Geçtiğimiz perşembe günü Merkez Bankası Para Politikası Kurulu faizleri 250 baz puan artırarak yüzde 45 seviyesine getirmiş oldu.

Bu faiz artırımı piyasanın beklentisi yönündeydi ve zaten artırım birkaç gün öncesinden piyasa tarafından satın alınmıştı.

Burada öne çıkan soru şu: “Bundan sonra faiz artırımları devam edecek mi?”

Eğer faiz artırımları devam edecekse söz konusu artırımlar daha ne kadar sürecek soruları ön plana çıkmış durumda.

Kanımca Merkez Bankası bu artırımdan sonra piyasayı biraz gözlemleyecek; belki birkaç ay boyunca faiz artırımı yapmayarak piyasanın duruşunu yakından takip edecektir.

Piyasanın verdiği tepkiye ve hedeflerin tutturulmasına göre de faizlerde düşme yönünde bir yönelim olması kuvvetle muhtemeldir.

Tüm gelişmeler hedeflerin ne kadar tutturulabildiğiyle ilgili olarak yönlenecek gibi durmaktadır.

Perşembe günü gerçekleşen faiz artırımı sonrasında Merkez Bankası tarafından enflasyonun düşmesi yönünde bir beklentinin olduğu ve bunun sağlanması için gerekli çalışmaların yapıldığı anlamında bir açıklama ile aylık enflasyonun düşmesi beklentisinin altı kalın puntolarla çizilmiştir.

Peki, eğer aylık enflasyonun düşmesi yeterli olacak mı diye bir soru ön plana çıkarsa bunun cevabı ne olur diye soranlar için belirtmek gerekir ki; Merkez Bankasının yaptığı açıklamanın yorumunda, sadece aylık enflasyonun düşmesi yeterli olmayacaktır yaklaşımı son derece belirgin konumdadır.

Öncelikle aylık enflasyonun düşmesi sağlandıktan sonra bir sonraki adımda, enflasyonun gelmesi istenen nokta ilgili beklentilerin öngörülen tahmin aralığına yakın seyretmesi durumu izlenilecektir.

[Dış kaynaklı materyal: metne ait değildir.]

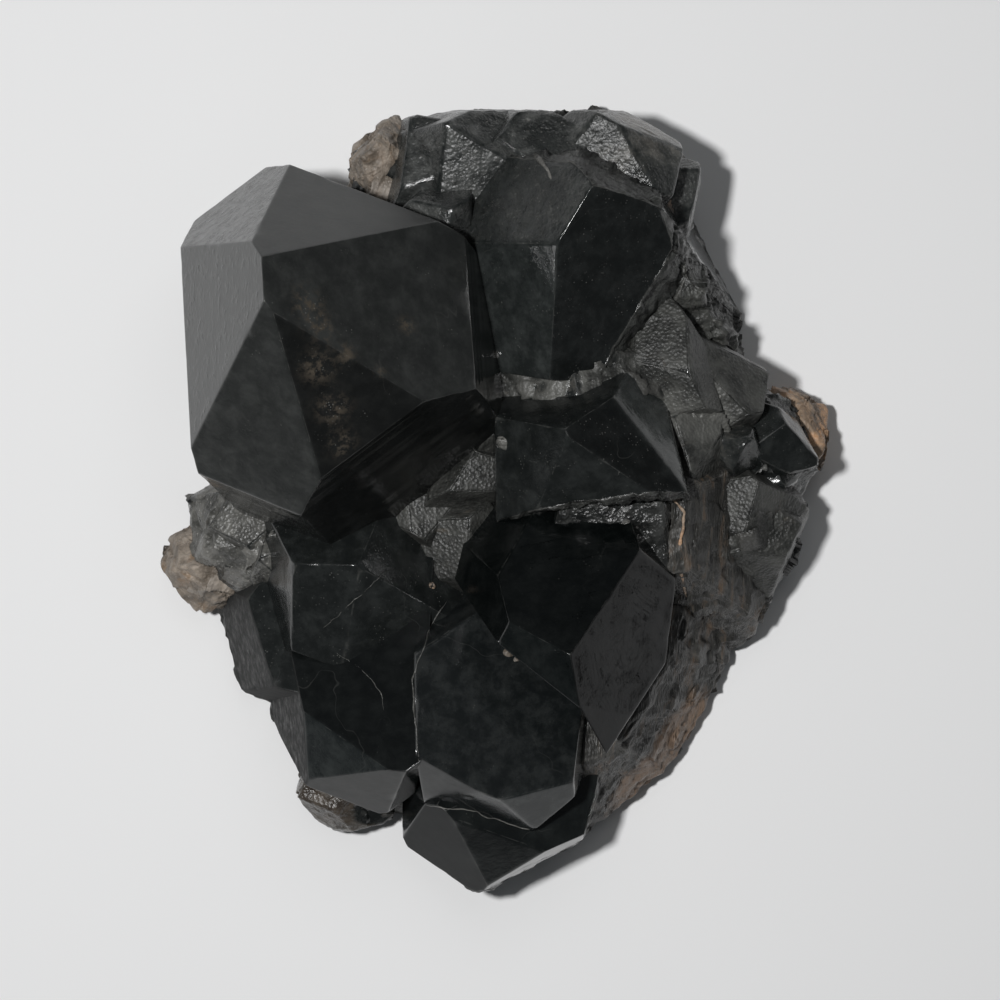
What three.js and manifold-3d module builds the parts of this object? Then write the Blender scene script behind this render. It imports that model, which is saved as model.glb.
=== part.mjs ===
// A morion quartz cluster: black, almost opaque smoky quartz crystals grown together out of a
// root of massive grey quartz. It is one natural piece, so it is one closed solid.
//
// Millimetres, +Z up. The specimen rests on its flat sawn base at z = 0, and the origin is near
// the middle of that base. +Y points to the back, away from the small crystals at the front.
//
// Each crystal is a quartz crystal by its angles: six prism faces round its long axis, and six
// sloping tip faces, one above each prism face. Only the distances of the faces differ, as
// crystals that crowd each other grow unevenly.

import * as THREE from 'three';
import { ConvexGeometry } from 'three/addons/geometries/ConvexGeometry.js';
import { mergeVertices } from 'three/addons/utils/BufferGeometryUtils.js';
import Module from 'manifold-3d';

const wasm = await Module();
wasm.setup();

// driving dimensions
const tipFaceAngle = 51.8; // degrees between a quartz crystal's axis and a tip face's normal
const rootDepth = 4; // how far the solids reach below the base before it is cut flat

// Whole crystals. tip is a point on the axis; lean is the axis's angle from upright; toward is
// the compass bearing it leans to, 0 at +Y and 90 at +X; spin turns its faces about the axis.
// Face 0 looks away from the lean, the others follow counter-clockwise seen from the tip.
// prism is how far each side face stands from the axis; cap is how far below tip each tip face
// crosses the axis; length runs from tip down to the crystal's foot. Each trims list gives one
// solid of the crystal, cut by those extra faces where a neighbour or a break bounds it.
const crystals = {
  tall: {
    tip: [-22.5, 23, 44], lean: 22, toward: 319.5, spin: -4.2, length: 60,
    prism: [15.7, 15.3, 13.4, 18.7, 13.1, 18.6], cap: [-5.6, 0, 0, -1.8, 0, -4.9],
    trims: [[]],
  },
  middle: {
    tip: [9.8, -29.2, 33.7], lean: 53.1, toward: 164, spin: -6.5, length: 46,
    prism: [9, 9.5, 11, 11, 10, 12.8], cap: [-2, 5.7, 3, 3, 3, 5.7],
    trims: [
      [[0, -8.3, 28.5, 65, 276], [2.4, -3.6, 25.5, 60, 321], [2.9, -16.1, 29, 104, 214]],
      [[0, -8.3, 28.5, 65, 276], [2.4, -3.6, 25.5, 60, 321], [7.6, -19.4, 30, 96, 245]],
    ],
  },
  left: {
    tip: [-8.7, -20.9, 26.9], lean: 25, toward: 144, spin: -1, length: 40,
    prism: [14, 9.3, 13.9, 12, 12, 14], cap: [4.2, -3.8, -8.3, -6.8, -8, -8],
    trims: [[[-8.3, -22, 24, 88, 94]]],
  },
  front: {
    tip: [-5.1, -31.5, 18.8], lean: 26, toward: 270, spin: 240, length: 30,
    prism: [8.4, 7.3, 13.1, 9, 9, 9.4], cap: [-1.6, -3.3, -4, -4, -4, -4],
    trims: [[[4.5, -36, 10.5, 135, 148], [9.2, -31.5, 14, 88, 104]]],
  },
};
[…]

Tabii burada amaç sadece enflasyonun düşürülmesi değil, enflasyonun beklentiler doğrultusunda bir aralığa indirilmesi olacaktır.

Sadece enflasyonu indirmek yeterli bir hedef değildir. Bakın, girdiğiniz her ortamda konuşulan tek ekonomik konu var; onun adı da enflasyon.

Hayat pahalılığı, toplumun her kesiminin öncelikli konusu olmasının yanında herkesin şikâyet ettiği tek ortak konu durumunda.

Dolayısıyla bu sorunun çözümü ne kadar hızlı olursa toplum, ekonomik anlamda o kadar rahat nefes alarak hayatını makul bir şekilde sürdürebilecektir. Aksi durumda, sosyal hayatın her tarafında sorunlar artarak katlanmaya devam edecektir.

Bu anlamda toplumda özellikle yerel seçimler sonrasında fiyatların daha da yukarılara doğru çıkabileceğiyle ilgili bir yaklaşım söz konusu maalesef. Toplumun içerisinde zaman geçiren herkes bunun farkında.

Öncelikle söz konusu algıyı kırmak gerekiyor; özellikle seçimlere iki ay gibi bir sürenin kaldığı şu içinde olduğumuz günlerde…

İnanın bu algı kırılabilirse enflasyonla ilgili önemli bir basamak aşılmış olabilir.

Gittiğiniz her yerde, bulunduğunuz her ortamda bu konu ciddi derecede konuşulur durumda maalesef.

Umarım bir an önce bu süreçten çıkılır ve enflasyonun düşeceğine olan inanç toplumun ortak bilincine tastamam yerleşir.

Sonrasında da vatandaşın alım gücünün yükseldiği bir süreç başlayarak toplumda bu anlamda pozitif bir hava yakalanır ve herkesin rahat bir şekilde ekonomik aktivitelerini yapabildiği bir döneme girilir.

Alım gücünün yükseltilmesi en önemli hedef olarak görülmeli ve bu uğurda yapılabilecek tüm çalışmalar zaman kaybetmeden ifa edilmelidir.